Britain privatised British Gas in 1986 and, after a series of deregulating steps since then, the consumer market has seen a plethora of different companies – some essentially just traders – offering gas and electricity to households.
Many of those companies have now gone bust, caught between a government imposed price cap, which limits what companies can charge consumers, and the wholesale natural gas price. The next review of the price cap is to be announced on Feb. 7.
It comes after industry bosses warned a taxpayer-backed support package for energy-intensive businesses hit by the surge may be just a ‘flimsy sticking plaster’.

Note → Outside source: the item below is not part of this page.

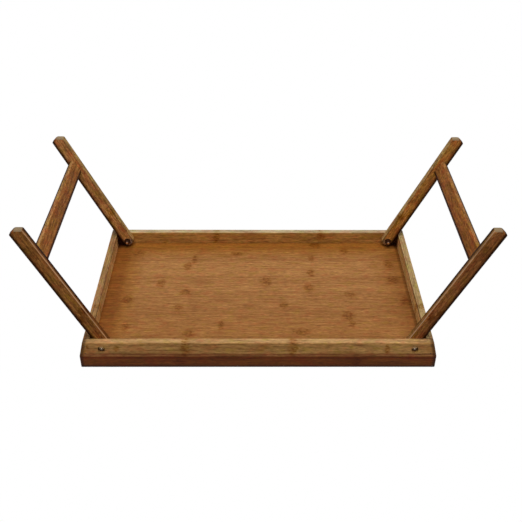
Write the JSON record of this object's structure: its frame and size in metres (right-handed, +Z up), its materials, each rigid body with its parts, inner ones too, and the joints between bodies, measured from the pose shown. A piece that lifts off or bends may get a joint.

Boris Johnson is reportedly backing a plan being developed by Business Secretary Kwasi Kwarteng for state loans to firms threatened with closure over the winter.
Energy bills crisis Q&A
How much do green taxes add to bills?
Latest figures from energy watchdog Ofgem show that 25.48 per cent of electricity bills in August 2021 went on ‘environmental and social obligation costs’. On gas bills it was just 2.46 per cent. The average household’s dual fuel bill stood at £1,184 in 2020, according to Ofgem, with £182 going on green taxes.
Who gets the money?
Mainly the Government – to pay for ‘environmental and social schemes’. These range from the warm home discount, which gives a £140 rebate each year to poor pensioners, to feed-in tariffs, which pay homeowners for energy they generate using eco technology such as solar panels.
Who brought them in?
Some were introduced under Labour but tariffs soared under the coalition government. David Cameron then reportedly told ministers to ‘get rid of all that green crap’. Green tariffs will also start to pay for a £450million scheme for heat pumps to replace gas boilers.
Are green levies still necessary?
Arguably not – because the cost of supplying renewable energy has fallen so much. It is also argued that phasing out gas boilers should wait until the replacements are better and cheaper.
Is there another way to raise the money?
Switching the burden to general taxation is one option. The wealthy would then pay more, rather than everyone paying much the same through energy bills.